---------- Given information ----------
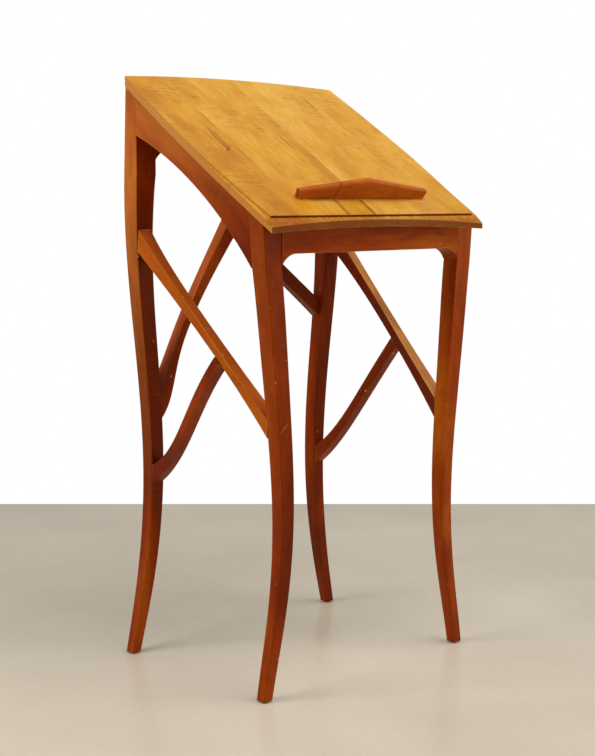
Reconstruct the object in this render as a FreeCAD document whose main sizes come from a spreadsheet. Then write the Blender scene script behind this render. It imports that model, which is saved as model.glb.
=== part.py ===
"""Standing reading desk for atlases: a sloping glued-up top on four sabre legs.

Every size is a plain number in the sheet, in millimetres or degrees.  Depths are
counted back from the front corners of the top, heights up from the floor.
"""
import FreeCAD, Part
import math
import os

import Sketcher

doc = FreeCAD.newDocument("atlas_stand")

# ---------------------------------------------------------------- sizes

SIZES = {
    # the top: outline in its own sloping plane, counted up from the front corners
    "front_reach": 260.8,
    "top_slope": 32.3,
    "top_rise": 997.3,
    "top_thick": 19,
    "front_half": 319.8,
    "front_run": 6,
    "middle_half": 324.5,
    "middle_run": 300,
    "back_half": 313,
    "back_run": 593,
    "front_hollow": 22.5,
    "back_bow": 18,
    "plank_seam": 200,
    # the raised field and its margins
    "field_step": 4.5,
    "field_run": 28.3,
    "field_half": 305.5,
    "field_bow_run": 172,
    "field_bow_half": 318.4,
    "field_end_run": 317,
    "field_end_half": 326,
    "margin_fall": 9,
    # the gabled book stop
    "stop_run": 88.6,
    "stop_thick": 15,
    "stop_centre": 5,
    "stop_half": 188,
    "stop_lean": 4.5,
    "stop_end": 21,
    "stop_peak": 47,
    "stop_bevel": 3,
    "stop_dowel_inner": 50,
    "stop_dowel_outer": 140,
    # square heads of the legs
    "head_out": 290,
    "head_width": 44,
    "head_flare": 12,
    "head_flare_top": 1060,
    "head_top": 1340,
    "front_head_back": 55,
    "back_head_out": 284.5,
    "back_head_width": 55,
    "back_head_back": 488.5,
    "back_head_depth": 48,
    "back_head_top_back": 482.4,
    "back_head_top_depth": 35.8,
    "leg_arris": 3.2,
    # rails
    "rail_thick": 25,
    "front_rail_thick": 44,
    "back_rail_thick": 25,
    "rail_groove_low": 14,
    "rail_groove_high": 8.2,
    "rail_groove_deep": 9,
    "front_rail_low": 935,
    "front_rail_shoulder": 910,
    "front_rail_sweep": 40,
    "front_rail_sweep_out": 12,
    "front_rail_sweep_up": 15,
    "front_tenon_low": 943,
    "front_tenon_high": 985,
    "side_rail_front_low": 907,
    "side_rail_middle_back": 270,
    "side_rail_middle_low": 1081,
    "side_rail_back_low": 1184,
    "side_tenon_front_low": 920,
    "side_tenon_front_high": 985,
    "side_tenon_back_low": 1198,
    "side_tenon_back_high": 1252,
    "back_rail_face": 477,
    "back_rail_low": 1157,
    "back_rail_shoulder": 1113,
    "back_rail_sweep": 45,
    "back_rail_sweep_out": 14,
    "back_rail_sweep_up": 27,
    "back_tenon_low": 1170,
    "back_tenon_high": 1245,
    "tenon_thick": 10,
    "tenon_long": 22,
    "tenon_root": 8,
    # fits
    "glue_line": 0.15,
    "mortise_ease": 0.2,
    "mortise_relief": 1,
    "dowel_radius": 4,
    "dowel_ease": 0.1,
    "dowel_relief": 1,
    # buttons that hold the top down, and their screws
    "button_long": 32,
    "button_wide": 30,
    "button_high": 18,
    "button_tongue": 8,
    "button_tongue_high": 8,
    "button_gap": 0.3,
    "button_first_run": 120,
    "button_pitch": 170,
    "screw_radius": 2,
    "screw_long": 28,
    "screw_head_radius": 4,
    "screw_head_high": 3,
    "screw_ease": 0.15,
    "screw_inset": 16,
    # glides nailed under the feet
    "glide_radius": 9,
    "glide_flat": 7,
    "glide_high": 3,
    "glide_pin_radius": 1.4,
    "glide_pin_long": 16,
    # how far the members' ends run into their neighbours before they are coped
    "cope_spread": 40,
    "cut_high": 400,
    "cut_near": 20,
    "cut_deep": 80,
    "cut_tall": 200,
    "brace_arris": 2,
}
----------
→ Objective
Go through the listing above and restate it word for word.

→ Right answer
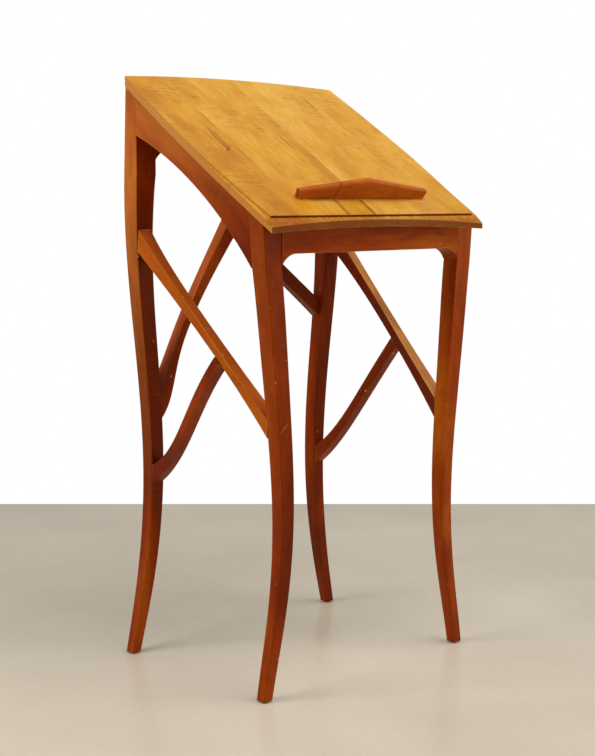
Reconstruct the object in this render as a FreeCAD document whose main sizes come from a spreadsheet. Then write the Blender scene script behind this render. It imports that model, which is saved as model.glb.
=== part.py ===
"""Standing reading desk for atlases: a sloping glued-up top on four sabre legs.

Every size is a plain number in the sheet, in millimetres or degrees.  Depths are
counted back from the front corners of the top, heights up from the floor.
"""
import FreeCAD, Part
import math
import os

import Sketcher

doc = FreeCAD.newDocument("atlas_stand")

# ---------------------------------------------------------------- sizes

SIZES = {
    # the top: outline in its own sloping plane, counted up from the front corners
    "front_reach": 260.8,
    "top_slope": 32.3,
    "top_rise": 997.3,
    "top_thick": 19,
    "front_half": 319.8,
    "front_run": 6,
    "middle_half": 324.5,
    "middle_run": 300,
    "back_half": 313,
    "back_run": 593,
    "front_hollow": 22.5,
    "back_bow": 18,
    "plank_seam": 200,
    # the raised field and its margins
    "field_step": 4.5,
    "field_run": 28.3,
    "field_half": 305.5,
    "field_bow_run": 172,
    "field_bow_half": 318.4,
    "field_end_run": 317,
    "field_end_half": 326,
    "margin_fall": 9,
    # the gabled book stop
    "stop_run": 88.6,
    "stop_thick": 15,
    "stop_centre": 5,
    "stop_half": 188,
    "stop_lean": 4.5,
    "stop_end": 21,
    "stop_peak": 47,
    "stop_bevel": 3,
    "stop_dowel_inner": 50,
    "stop_dowel_outer": 140,
    # square heads of the legs
    "head_out": 290,
    "head_width": 44,
    "head_flare": 12,
    "head_flare_top": 1060,
    "head_top": 1340,
    "front_head_back": 55,
    "back_head_out": 284.5,
    "back_head_width": 55,
    "back_head_back": 488.5,
    "back_head_depth": 48,
    "back_head_top_back": 482.4,
    "back_head_top_depth": 35.8,
    "leg_arris": 3.2,
    # rails
    "rail_thick": 25,
    "front_rail_thick": 44,
    "back_rail_thick": 25,
    "rail_groove_low": 14,
    "rail_groove_high": 8.2,
    "rail_groove_deep": 9,
    "front_rail_low": 935,
    "front_rail_shoulder": 910,
    "front_rail_sweep": 40,
    "front_rail_sweep_out": 12,
    "front_rail_sweep_up": 15,
    "front_tenon_low": 943,
    "front_tenon_high": 985,
    "side_rail_front_low": 907,
    "side_rail_middle_back": 270,
    "side_rail_middle_low": 1081,
    "side_rail_back_low": 1184,
    "side_tenon_front_low": 920,
    "side_tenon_front_high": 985,
    "side_tenon_back_low": 1198,
    "side_tenon_back_high": 1252,
    "back_rail_face": 477,
    "back_rail_low": 1157,
    "back_rail_shoulder": 1113,
    "back_rail_sweep": 45,
    "back_rail_sweep_out": 14,
    "back_rail_sweep_up": 27,
    "back_tenon_low": 1170,
    "back_tenon_high": 1245,
    "tenon_thick": 10,
    "tenon_long": 22,
    "tenon_root": 8,
    # fits
    "glue_line": 0.15,
    "mortise_ease": 0.2,
    "mortise_relief": 1,
    "dowel_radius": 4,
    "dowel_ease": 0.1,
    "dowel_relief": 1,
    # buttons that hold the top down, and their screws
    "button_long": 32,
    "button_wide": 30,
    "button_high": 18,
    "button_tongue": 8,
    "button_tongue_high": 8,
    "button_gap": 0.3,
    "button_first_run": 120,
    "button_pitch": 170,
    "screw_radius": 2,
    "screw_long": 28,
    "screw_head_radius": 4,
    "screw_head_high": 3,
    "screw_ease": 0.15,
    "screw_inset": 16,
    # glides nailed under the feet
    "glide_radius": 9,
    "glide_flat": 7,
    "glide_high": 3,
    "glide_pin_radius": 1.4,
    "glide_pin_long": 16,
    # how far the members' ends run into their neighbours before they are coped
    "cope_spread": 40,
    "cut_high": 400,
    "cut_near": 20,
    "cut_deep": 80,
    "cut_tall": 200,
    "brace_arris": 2,
}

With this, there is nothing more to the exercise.